ASP.NET MVC, Microsoft’s Web application framework, has been open sourced since its first version, and was switched to Microsoft’s permissive license in 2009. However, there’s a difference between open development and mere open source (as those following Android’s development will be well aware). Previously, the source was available, but its development was Microsoft’s sole concern; third parties had no ability to suggest changes or contributions of their own, and little ability to comment on the work that Microsoft was doing.

Under the new development model, developers will be able to see the product as it’s being created, right down to the level of individual code changes, bug-fixes, and new features. Perhaps most significantly of all, for the first time Microsoft will be accepting patches and contributions from third parties to the product. If you have a fix for a bug or some code for a new feature, you could see it integrated into the mainline ASP.NET MVC tree.

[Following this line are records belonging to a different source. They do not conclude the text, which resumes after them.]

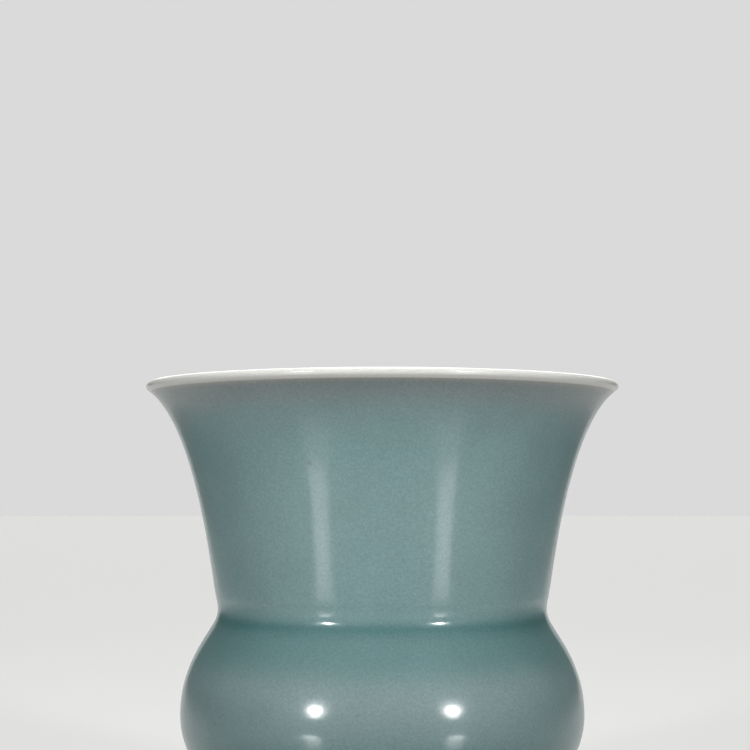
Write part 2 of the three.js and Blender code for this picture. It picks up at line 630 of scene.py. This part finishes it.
def unevenness(tree, place, size, detail, roughness, low, high):
    """A factor that wanders between two values over patches of a size in mm."""
    noise = add(
        tree,
        "ShaderNodeTexNoise",
        {"Vector": place, "Scale": 1 / size, "Detail": detail, "Roughness": roughness},
    )
    factor = add(
        tree,
        "ShaderNodeMapRange",
        {
            "Value": noise.outputs["Fac"],
            "From Min": 0.3,
            "From Max": 0.7,
            "To Min": low,
            "To Max": high,
        },
    )
    return factor.outputs["Result"]


def celadon_glaze(sizes, colours):
    """Celadon glaze over porcelain, dipped and fired."""
    # Dipped and fired: glossy, slightly wavy, deeper green where it pooled in
    # the hollow of the waist and greyer where it ran thin under the lip. The
    # deeper green is also painted shade in the waist's hollow, on the shoulder
    # under it, on the belly's underside down to the foot and under the lip;
    # under the lip the grey is also painted shade, and a grey band round the
    # belly is a painted sheen. Fine bubbles held in the coat give it a grain of
    # about half a millimetre, and its tone drifts a little from one centimetre
    # to the next.
    finish, tree = new_finish("celadon_glaze_dipped_and_fired")
    place, axes = surface_mm(tree)
    z = axes["Z"]
    seam = (sizes.waist_height - JOINT_DROP) / MM
    top = sizes.height / MM
    band = (sizes.height - sizes.lip_band) / MM
    foot = sizes.foot_height / MM
    belly = sizes.belly_height / MM
    # Pooled glaze at the waist's seam, together with painted shade there, on the shoulder under
    # the waist, on the belly's underside down to the foot and under the lip's flare.
    pooled = height_mask(tree, z, [
        (0, 0.3), (foot - 2, 0.45), (foot, 1), (foot + 3, 0.85),
        (belly - 6, 0.8), (belly - 2, 0.7), (belly + 1, 0.5), (belly + 4, 0.18), (belly + 6, 0),
        (seam - 9.5, 0.12), (seam - 7.5, 0.46), (seam - 5, 0.62), (seam - 2.5, 0.55),
        (seam - 1, 0.8), (seam - 0.3, 1), (seam + 0.3, 1), (seam + 1, 0.55), (seam + 1.8, 0.25),
        (seam + 3.5, 0.1), (seam + 7, 0.14), (seam + 14, 0),
        (top - 22, 0), (top - 16, 0.08), (top - 9.5, 0.27), (top - 5, 0.3), (top - 2, 0.3),
    ])
    # Greyer: thin glaze and painted shade under the lip, and a painted sheen in a band round the
    # belly's widest line and just above it.
    thin = height_mask(tree, z, [
        (belly - 9, 0), (belly - 1, 0.4), (belly + 5, 0.5), (belly + 8, 0.42),
        (belly + 11, 0.1), (belly + 14, 0),
        (top - 13, 0), (top - 9.5, 0.15), (top - 7, 0.4), (top - 5.5, 0.65),
        (top - 4, 0.95), (top - 2, 1),
    ])
    # Grey just under the lip's band: the white running out, and painted shade under the lip.
    over_band = height_mask(tree, z, [
        (band - 2, 0), (band - 1.2, 0), (band - 0.6, 0.1), (band - 0.2, 0.6), (band, 0.9),
    ])
    tone = rgba(colours.celadon)
    for mask, colour in (
        (pooled, colours.celadon_pooled_and_shade),
        (thin, colours.celadon_thin_shade_and_sheen),
        (over_band, colours.white_thin_and_shade),
    ):
        mix = add(
            tree, "ShaderNodeMix", {"Factor": mask, 6: tone, 7: rgba(colour)}, data_type="RGBA"
        )
        tone = mix.outputs[2]
    grain = unevenness(tree, place, 0.42, 4.0, 0.75, 0.83, 1.16)
    drift = unevenness(tree, place, 11, 2.0, 0.5, 0.96, 1.04)
    brightness = add(tree, "ShaderNodeMath", {0: grain, 1: drift}, operation="MULTIPLY")
    speckled = kiln_specks(tree, place, brightness.outputs[0], outside_curves(sizes))
    toned = add(tree, "ShaderNodeHueSaturation", {"Color": tone, "Value": speckled})
    glassy_skin(tree, toned.outputs[0], place, z, dimple_depth=0.006 * MM)
    return finish


def kiln_specks(tree, place, brightness, curves):
    """Darkens the glaze in a few faint specks of iron, a millimetre or so across."""
    for curve, along, turn, size in IRON_SPECKS:
        r, z = curves[curve](along) / MM
        spot = (r * math.sin(turn), -r * math.cos(turn), z)
        gap = add(tree, "ShaderNodeVectorMath", {0: place, 1: spot}, operation="DISTANCE")
        fade = add(
            tree,
            "ShaderNodeMapRange",
            {
                "Value": gap.outputs["Value"],
                "From Min": 0.3 * size,
                "From Max": size,
                "To Min": 0.75,
            },
        )
        darker = add(
            tree,
            "ShaderNodeMath",
            {0: brightness, 1: fade.outputs["Result"]},
            operation="MULTIPLY",
        )
        brightness = darker.outputs[0]
    return brightness


def glassy_skin(tree, colour, place, z, dimple_depth):
    """Gloss of fired glaze: a clear skin over a coat that is hazy with bubbles."""
    # Both have the index of glass. The skin is thin, so it mirrors less than a
    # full coat, and its roughness is what gives a lamp's image its soft edge.
    peel = orange_peel(tree, place, z, dimple_depth)
    shader = add(
        tree,
        "ShaderNodeBsdfPrincipled",
        {
            "Base Color": colour,
            "Roughness": 0.42,
            "IOR": 1.5,
            "Specular IOR Level": 0.15,
            "Coat Weight": 0.62,
            "Coat Roughness": 0.11,
            "Coat IOR": 1.5,
            "Normal": peel,
            "Coat Normal": peel,
        },
    )
    add(tree, "ShaderNodeOutputMaterial", {"Surface": shader.outputs[0]})


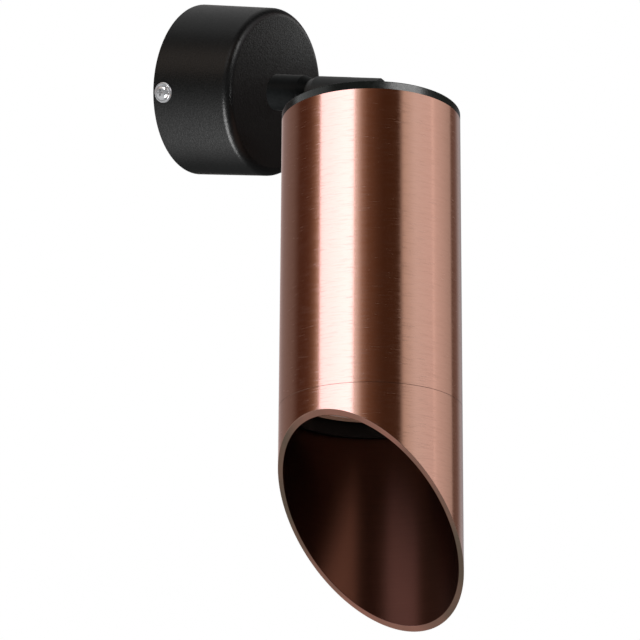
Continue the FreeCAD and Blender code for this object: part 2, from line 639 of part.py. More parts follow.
def arm_neck():
    """Turned bar with a fork sawn in its end, rounded below so that the cap can turn past it."""
    neck = turned([(0, NECK_START), (GROOVE_RADIUS, NECK_START),
                   (NECK_RADIUS, NECK_START + NECK_BACK_CHAMFER_LENGTH),
                   (NECK_RADIUS, NECK_END - NECK_END_CHAMFER_LENGTH),
                   (NECK_RADIUS - NECK_END_CHAMFER_DEPTH, NECK_END), (0, NECK_END)])
    fork_back = PIVOT_REACH - FORK_CUT_BEHIND_PIVOT
    across = 2 * NECK_RADIUS
    neck = neck.cut(rod(NIPPLE_RADIUS + FIXED_CLEARANCE, NECK_START - OVERRUN, NIPPLE_END))
    neck = neck.cut(rod(NIPPLE_BORE_RADIUS - WIRE_BORE_STEP, NECK_START, fork_back + OVERRUN))
    neck = neck.cut(block(2 * FORK_HALF_WIDTH, across + OVERRUN, fork_back, NECK_END + OVERRUN))
    corner = block(across + OVERRUN, across, PIVOT_REACH, NECK_END + OVERRUN, 0, -NECK_RADIUS)
    round_end = cross_rod(FORK_ROUNDING_RADIUS, -across, across, 0, PIVOT_REACH)
    neck = neck.cut(corner.cut(round_end))
    neck = neck.cut(cross_rod(TILT_SCREW_RADIUS + FIXED_CLEARANCE, -across, across, 0, PIVOT_REACH))
    seat = FORK_HALF_WIDTH + TILT_SCREW_SEAT_WALL
    neck = neck.cut(cross_rod(TILT_SCREW_HEAD_RADIUS + HOLE_CLEARANCE, -across, -seat, 0,
                              PIVOT_REACH))
    return on_arm(neck)


def swivel_nipple():
    """Hollow threaded tube from the nuts in the rose to the neck."""
    return on_arm(ring(NIPPLE_RADIUS, NIPPLE_BORE_RADIUS, NIPPLE_START, NIPPLE_END))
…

The first such update has already been accepted. This patch came from Miguel de Icaza, founder of Mono, the open source implementation of the .NET stack.

In addition to the open development of ASP.NET MVC, Microsoft has also opened the source and development of two closely related projects: the ASP.NET Web API, and ASP.NET Web Pages v2 (Razor).

This is the second project that Microsoft has operated in this way. The Windows Azure SDK for the company’s cloud computing service is also an open project, hosted on github, that allows third-party contributions.

Microsoft will still be the final arbiters of what gets integrated and what doesn’t, and ASP.NET MVC will remain a supported, Microsoft-developed framework. The closer community involvement should produce a system that is more responsive to developer needs, and more innovative to boot.